◆ Exercise goal: Output every line of the data exactly as it appears.

◆ Given data:
>> BEGIN

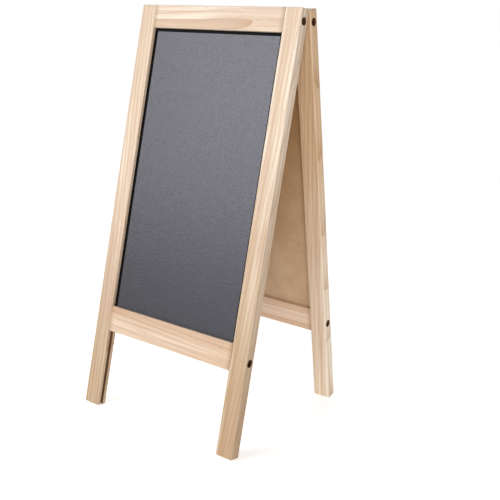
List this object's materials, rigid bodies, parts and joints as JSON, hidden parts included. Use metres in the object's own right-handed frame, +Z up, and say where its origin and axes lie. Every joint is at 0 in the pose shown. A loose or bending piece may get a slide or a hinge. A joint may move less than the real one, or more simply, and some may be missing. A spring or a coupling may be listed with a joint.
{
  "type": "tabletop easel",
  "caption": "Tabletop A-frame easel: two wooden frames hinged at the top, each holding a chalkboard panel in grooves; it folds flat and stands open.",
  "frame": {"origin": "on the surface the easel stands on, under the middle of the hinge line", "axes": "+Z up, +X to the right as seen from the front board, -Y towards the viewer of the front board"},
  "size_m": [0.185, 0.1806, 0.394],
  "materials": {
    "pine": "planed bare pine with eased edges",
    "chalkboard": "matte chalkboard paint on hardboard, bare brown hardboard on the back",
    "screw_steel": "black phosphated steel",
    "hinge_brass": "brass-plated steel"
  },
  "bodies": {
    "front_frame": {"front_board": "chalkboard", "front_bottom_left_screw": "screw_steel", "front_bottom_rail": "pine", "front_bottom_right_screw": "screw_steel", "front_left_leg": "pine", "front_right_leg": "pine", "front_top_left_screw": "screw_steel", "front_top_rail": "pine", "front_top_right_screw": "screw_steel", "left_hinge_front_leaf": "hinge_brass", "left_hinge_front_left_screw": "hinge_brass", "left_hinge_front_right_screw": "hinge_brass", "left_hinge_pin": "hinge_brass", "right_hinge_front_leaf": "hinge_brass", "right_hinge_front_left_screw": "hinge_brass", "right_hinge_front_right_screw": "hinge_brass", "right_hinge_pin": "hinge_brass"},
    "rear_frame": {"left_hinge_rear_leaf": "hinge_brass", "left_hinge_rear_left_screw": "hinge_brass", "left_hinge_rear_right_screw": "hinge_brass", "rear_board": "chalkboard", "rear_bottom_left_screw": "screw_steel", "rear_bottom_rail": "pine", "rear_bottom_right_screw": "screw_steel", "rear_left_leg": "pine", "rear_right_leg": "pine", "rear_top_left_screw": "screw_steel", "rear_top_rail": "pine", "rear_top_right_screw": "screw_steel", "right_hinge_rear_leaf": "hinge_brass", "right_hinge_rear_left_screw": "hinge_brass", "right_hinge_rear_right_screw": "hinge_brass"}
  },
  "joints": [
    {"name": "frame_hinge", "type": "hinge", "parent": "front_frame", "child": "rear_frame", "pos_m": [0, 0, 0.39234], "axis": [1, 0, 0], "range_deg": [-22.8, 157.2]}
  ]
}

>> END

◆ Task result:
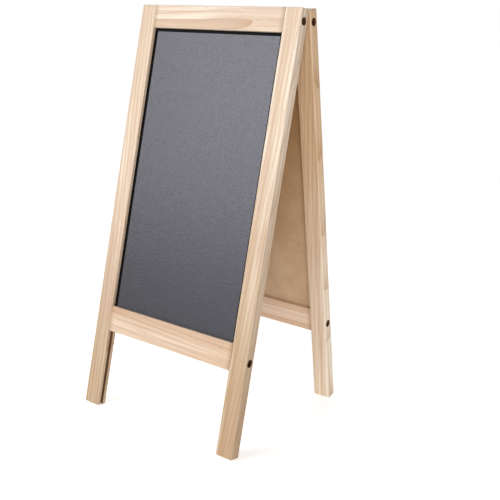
List this object's materials, rigid bodies, parts and joints as JSON, hidden parts included. Use metres in the object's own right-handed frame, +Z up, and say where its origin and axes lie. Every joint is at 0 in the pose shown. A loose or bending piece may get a slide or a hinge. A joint may move less than the real one, or more simply, and some may be missing. A spring or a coupling may be listed with a joint.
{
  "type": "tabletop easel",
  "caption": "Tabletop A-frame easel: two wooden frames hinged at the top, each holding a chalkboard panel in grooves; it folds flat and stands open.",
  "frame": {"origin": "on the surface the easel stands on, under the middle of the hinge line", "axes": "+Z up, +X to the right as seen from the front board, -Y towards the viewer of the front board"},
  "size_m": [0.185, 0.1806, 0.394],
  "materials": {
    "pine": "planed bare pine with eased edges",
    "chalkboard": "matte chalkboard paint on hardboard, bare brown hardboard on the back",
    "screw_steel": "black phosphated steel",
    "hinge_brass": "brass-plated steel"
  },
  "bodies": {
    "front_frame": {"front_board": "chalkboard", "front_bottom_left_screw": "screw_steel", "front_bottom_rail": "pine", "front_bottom_right_screw": "screw_steel", "front_left_leg": "pine", "front_right_leg": "pine", "front_top_left_screw": "screw_steel", "front_top_rail": "pine", "front_top_right_screw": "screw_steel", "left_hinge_front_leaf": "hinge_brass", "left_hinge_front_left_screw": "hinge_brass", "left_hinge_front_right_screw": "hinge_brass", "left_hinge_pin": "hinge_brass", "right_hinge_front_leaf": "hinge_brass", "right_hinge_front_left_screw": "hinge_brass", "right_hinge_front_right_screw": "hinge_brass", "right_hinge_pin": "hinge_brass"},
    "rear_frame": {"left_hinge_rear_leaf": "hinge_brass", "left_hinge_rear_left_screw": "hinge_brass", "left_hinge_rear_right_screw": "hinge_brass", "rear_board": "chalkboard", "rear_bottom_left_screw": "screw_steel", "rear_bottom_rail": "pine", "rear_bottom_right_screw": "screw_steel", "rear_left_leg": "pine", "rear_right_leg": "pine", "rear_top_left_screw": "screw_steel", "rear_top_rail": "pine", "rear_top_right_screw": "screw_steel", "right_hinge_rear_leaf": "hinge_brass", "right_hinge_rear_left_screw": "hinge_brass", "right_hinge_rear_right_screw": "hinge_brass"}
  },
  "joints": [
    {"name": "frame_hinge", "type": "hinge", "parent": "front_frame", "child": "rear_frame", "pos_m": [0, 0, 0.39234], "axis": [1, 0, 0], "range_deg": [-22.8, 157.2]}
  ]
}